Collected data entries:

------

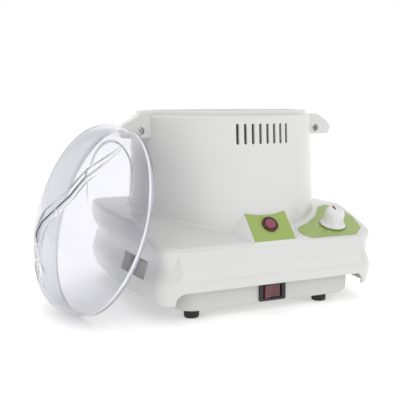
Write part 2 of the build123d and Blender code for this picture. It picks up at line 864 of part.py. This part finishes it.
def lid_form(shrink):
    """The lid as a solid: dome, grip fin across the crown and a finger scoop on each side of the fin."""
    top = lid_height - shrink
    foot = -1 if shrink else -0.02
    heights = [0, 0.22 * top, 0.44 * top, 0.62 * top, 0.77 * top, 0.89 * top, 0.96 * top]
    with BuildPart() as solid:
        with BuildSketch(Plane(origin=lid_plane.origin, x_dir=lid_plane.x_dir, z_dir=-lid_plane.y_dir)):
            with BuildLine():
                side = Spline(*[(dome_radius(height, shrink), height) for height in heights], (0, top))
                Polyline(side @ 1, (0, foot), (lid_radius - shrink, foot), side @ 0)
            make_face()
        revolve(axis=Axis(lid_plane.origin, lid_plane.z_dir))
        for way in (-1, 1):
            axis = on_lid(way * 0.904, way * 0.094, -0.417) - lid_plane.origin
            centre = on_lid(way * 27, way * 41.3, 61.7)
            with BuildPart(mode=Mode.SUBTRACT) as scoop:
                with BuildSketch(Plane(origin=centre, z_dir=axis)):
                    Circle(scoop_radius + shrink)
                extrude(amount=80, both=True)
                with BuildSketch(fin_plane.offset(way * (fin_half_width - shrink))):
                    Rectangle(300, 300)
                extrude(amount=-way * 200, mode=Mode.SUBTRACT)
        with BuildSketch(fin_plane):
            with BuildLine():
                crest = ThreePointArc(
                    (-fin_half_length, fin_foot - shrink),
                    (0, fin_top - shrink),
                    (fin_half_length, fin_foot - shrink),
                )
                Polyline(crest @ 1, (fin_half_length, 12), (-fin_half_length, 12), crest @ 0)
            make_face()
        extrude(amount=fin_half_width - shrink, both=True)
    return solid.part


with BuildPart() as lid:
    add(lid_form(0))
    add(lid_form(lid_wall), mode=Mode.SUBTRACT)
export(lid, "lid")
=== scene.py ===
# %% [markdown]
# # A salon wax heater, from frame to finish
# The machine is a round heated tower on a low moulded base. Its clear lid leans against one side.
# The solid model is already packed as a fixed frame, so this lesson adds the camera, the light,
# the small printed details and every finish. Nothing in the frame is moved or resized.

# %% Load the frame
import json
from math import cos, pi, radians, sin

import bpy
from mathutils import Matrix, Vector


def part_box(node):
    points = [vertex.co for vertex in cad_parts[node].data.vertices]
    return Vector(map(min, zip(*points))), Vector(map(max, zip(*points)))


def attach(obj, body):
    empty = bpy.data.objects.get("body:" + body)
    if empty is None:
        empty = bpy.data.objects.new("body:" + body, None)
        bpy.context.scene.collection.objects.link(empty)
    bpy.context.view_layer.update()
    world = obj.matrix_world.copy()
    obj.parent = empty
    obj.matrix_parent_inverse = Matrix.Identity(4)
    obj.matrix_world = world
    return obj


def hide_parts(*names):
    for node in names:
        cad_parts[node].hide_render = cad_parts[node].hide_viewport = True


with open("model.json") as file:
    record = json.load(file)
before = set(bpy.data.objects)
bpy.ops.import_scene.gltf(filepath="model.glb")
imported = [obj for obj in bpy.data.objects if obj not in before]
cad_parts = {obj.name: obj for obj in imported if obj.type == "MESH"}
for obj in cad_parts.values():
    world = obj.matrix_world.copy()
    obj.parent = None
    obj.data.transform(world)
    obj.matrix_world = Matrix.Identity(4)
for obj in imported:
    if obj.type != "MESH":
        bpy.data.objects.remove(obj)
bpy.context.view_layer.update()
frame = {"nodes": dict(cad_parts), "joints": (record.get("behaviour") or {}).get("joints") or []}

scene = bpy.context.scene
nodes = frame["nodes"]
print("pieces in the frame:", len(nodes))

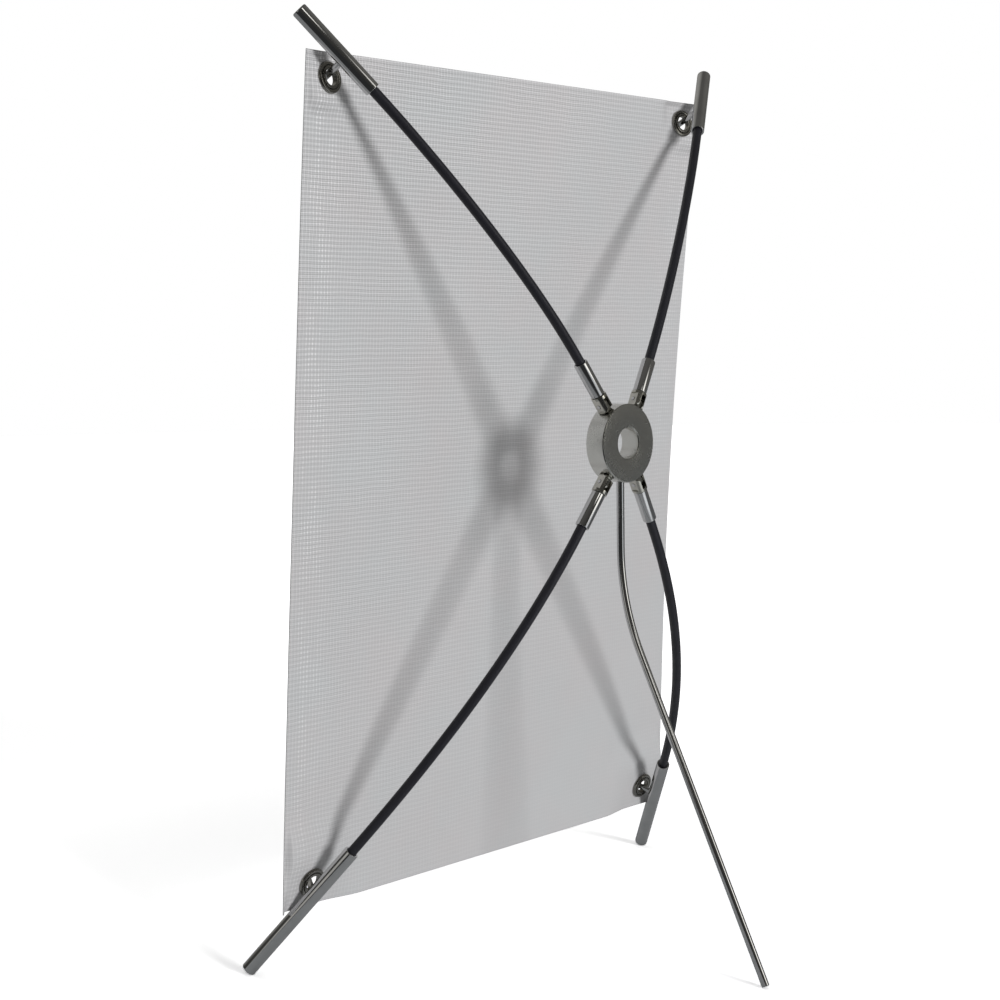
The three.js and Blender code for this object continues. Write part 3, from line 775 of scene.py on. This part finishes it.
def handled_metal(name, group, colour, roughness, smudge, darkening):
    """Starts a metal. What comes back is its shader, and the height of its scratches and pits."""
    shader, place = start_material(name)
    inputs = {
        "Vector": Signal(place, "Object"),
        "Base Roughness": roughness,
        "Smudge": smudge,
        "Darkening": darkening,
    }
    surface = add_node(shader.id_data, "Group", inputs, node_tree=group)
    feed(shader, {
        "Metallic": 1,
        "Roughness": Signal(surface, "Roughness"),
        "Base Color": tinted((*colour, 1), Signal(surface, "Shade")),
    })
    return shader, Signal(surface, "Height")


def metal_material(name, group, colour, roughness, smudge, darkening, relief):
    shader, height = handled_metal(name, group, colour, roughness, smudge, darkening)
    feed(shader, {"Normal": bump(height, METAL_RELIEF, relief)})


def hub_material(group, colour):
    """Turned steel: handled metal with fine tool rings around the hub's axis."""
    shader, height = handled_metal("turned hub steel", group, colour, *HUB_SURFACE)
    tree = shader.id_data
    scale, strength, relief = TOOL_RINGS
    place = Signal(add_node(tree, "TexCoord"), "Object")
    centred = add_node(tree, "Mapping", {"Vector": place, "Location": -HUB_CENTRE})
    from_axis = vector_math("LENGTH", "Value", stretched(Signal(centred, "Vector"), 1, 0, 1))
    inputs = {"W": from_axis, "Scale": scale, "Detail": 2}
    rings = add_node(tree, "TexNoise", inputs, noise_dimensions="1D")
    feed(shader, {"Normal": bump(Signal(rings, "Fac") + height, strength, relief)})


def rod_material(colour):
    """Satin black pultruded rod with faint fibres along it."""
    shader, place = start_material("black glass-fibre rod")
    fibres = streaks(Signal(place, "UV"), FIBRES)
    dust = noise(Signal(place, "Object"), "dust")
    feed(shader, {
        "Base Color": tinted((*colour, 1), fibres.mapped(0.3, 0.7, 0.75, 1.5)),
        "Roughness": fibres.mapped(0.3, 0.7, 0.34, 0.46) + dust.mapped(0.45, 0.75, 0, 0.14),
        "Specular IOR Level": 0.35,
        "Normal": bump(fibres, 0.3, 0.04 * MM),
    })


def weave_group():
    """A woven grid on a UV map in metres: how high its threads stand, how light they look, with painted
    light that pales the sheet towards its top, and how the sheet's faint cast drifts."""
    group, (vector, run, rise, unevenness, half_width, sheet_height), leave = new_group(
        "scrim threads",
        ("Vector", "Run", "Rise", "Unevenness", "Half Width", "Height"),
        ("Height", "Shade", "Drift"),
    )
    split = add_node(group, "SeparateXYZ", {0: vector})
    across, up = Signal(split, "X"), Signal(split, "Y")
    sway = (noise(vector, "sway") - 0.5) * THREAD_SWAY

    def wave(value, pitch):
        return ((value + sway) / pitch * FULL_TURN).reckon("COSINE")

    def threads(value, pitch, uneven):
        return wave(value, pitch).mapped(-0.35, 1) * ((uneven - 0.5) * unevenness + 1)

    level = threads(up, rise, streaks(vector, LEVEL_STREAKS))
    upright = threads(across, run, streaks(vector, UPRIGHT_STREAKS))
    height = level + upright * UPRIGHT_SHARE
    # The coat hides the threads more and more from one upper corner to the lower corner across from it
    share = up / sheet_height
    clear = (share + across / half_width * CLEAR_SLANT).mapped(*CLEAR_RANGE)
    # Fine threads between the coarse ones, clearer in some patches than in others
    fine = wave(up, FINE_PITCHES[0]) + wave(across, FINE_PITCHES[1]) * UPRIGHT_SHARE
    fine = fine * noise(vector, "patches").mapped(0.4, 0.62, 0.2, 1) * FINE_SHARE
    # Specks where the threads cross in a band along each side edge
    inset = half_width - across.reckon("ABSOLUTE")
    band = inset.mapped(*BAND_IN) * inset.mapped(*BAND_OUT)
    specks = level * upright * band * streaks(vector, SPECK_STREAKS).mapped(0.42, 0.58, 0, 0.3)
    # The sheet's tone is a little uneven, and painted light makes it paler towards its top
    tone_and_painted_top_light = noise(vector, "tone_and_painted_top_light").mapped(0.3, 0.7, 0.98, 1.02) * share.mapped(0.1, 1, 0.995, 1.075)
    pattern = height.mapped(*COARSE_SHADE) + fine + specks
    feed(leave, {
        "Height": height * clear + noise(vector, "coat") * COAT_SHARE,
        "Shade": (pattern * clear + MEAN_SHADE) * tone_and_painted_top_light,
        "Drift": noise(vector, "drift").mapped(0.35, 0.65),
    })
    return group


def scrim_threads(place, group, unevenness):
    """The woven grid at the banner's sizes."""
    banner = sizes("stand_banner")
    inputs = {
        "Vector": Signal(place, "UV"),
        "Run": banner.thread_run,
        "Rise": banner.thread_rise,
        "Half Width": banner.width / 2,
        "Height": banner.height,
        "Unevenness": unevenness,
    }
    return add_node(place.id_data, "Group", inputs, node_tree=group)


def back_material(group, colour):
    """The banner's back: its threads show as a faint pattern and a fine relief."""
    shader, place = start_material("scrim banner back")
    threads = scrim_threads(place, group, 0.7)
    height = Signal(threads, "Height")
    warm, cool = [(*(part * share for part, share in zip(colour, cast)), 1) for cast in CASTS]
    cast = mixed(shader.id_data, "RGBA", Signal(threads, "Drift"), warm, cool)
    feed(shader, {
        "Base Color": tinted(cast, Signal(threads, "Shade")),
        "Roughness": height.mapped(0, 2, 0.62, 0.5),
        "Normal": bump(height, 0.9, 0.1 * MM),
    })


def face_material(group, colour):
    """The banner's coated face: plain and smooth, with its threads only just showing."""
    shader, place = start_material("coated banner face")
    height = Signal(scrim_threads(place, group, 0.3), "Height")
    feed(shader, {
        "Base Color": (*colour, 1),
        "Roughness": height.mapped(0, 2, 0.42, 0.36),
        "Normal": bump(height, 0.2, 0.05 * MM),
    })


def build_materials():
    """Every finish of the stand, made once."""
    if "bright plating" in bpy.data.materials:
        return
    colours = sizes("stand_colours")
    handled = handled_metal_group()
    weave = weave_group()
    for name, (colour, *surface) in METALS.items():
        metal_material(name, handled, getattr(colours, colour), *surface)
    hub_material(handled, colours.hub)
    rod_material(colours.rod)
    back_material(weave, colours.banner)
    face_material(weave, colours.banner_face)


def finish_of(name):
    build_materials()
    return bpy.data.materials[name]


# Operators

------

Output the lines of the records above exactly as they appear, from the line containing "12), crest @ 0)" through the line containing "imported = [obj".

                Polyline(crest @ 1, (fin_half_length, 12), (-fin_half_length, 12), crest @ 0)
            make_face()
        extrude(amount=fin_half_width - shrink, both=True)
    return solid.part


with BuildPart() as lid:
    add(lid_form(0))
    add(lid_form(lid_wall), mode=Mode.SUBTRACT)
export(lid, "lid")
=== scene.py ===
# %% [markdown]
# # A salon wax heater, from frame to finish
# The machine is a round heated tower on a low moulded base. Its clear lid leans against one side.
# The solid model is already packed as a fixed frame, so this lesson adds the camera, the light,
# the small printed details and every finish. Nothing in the frame is moved or resized.

# %% Load the frame
import json
from math import cos, pi, radians, sin

import bpy
from mathutils import Matrix, Vector


def part_box(node):
    points = [vertex.co for vertex in cad_parts[node].data.vertices]
    return Vector(map(min, zip(*points))), Vector(map(max, zip(*points)))


def attach(obj, body):
    empty = bpy.data.objects.get("body:" + body)
    if empty is None:
        empty = bpy.data.objects.new("body:" + body, None)
        bpy.context.scene.collection.objects.link(empty)
    bpy.context.view_layer.update()
    world = obj.matrix_world.copy()
    obj.parent = empty
    obj.matrix_parent_inverse = Matrix.Identity(4)
    obj.matrix_world = world
    return obj


def hide_parts(*names):
    for node in names:
        cad_parts[node].hide_render = cad_parts[node].hide_viewport = True


with open("model.json") as file:
    record = json.load(file)
before = set(bpy.data.objects)
bpy.ops.import_scene.gltf(filepath="model.glb")
imported = [obj for obj in bpy.data.objects if obj not in before]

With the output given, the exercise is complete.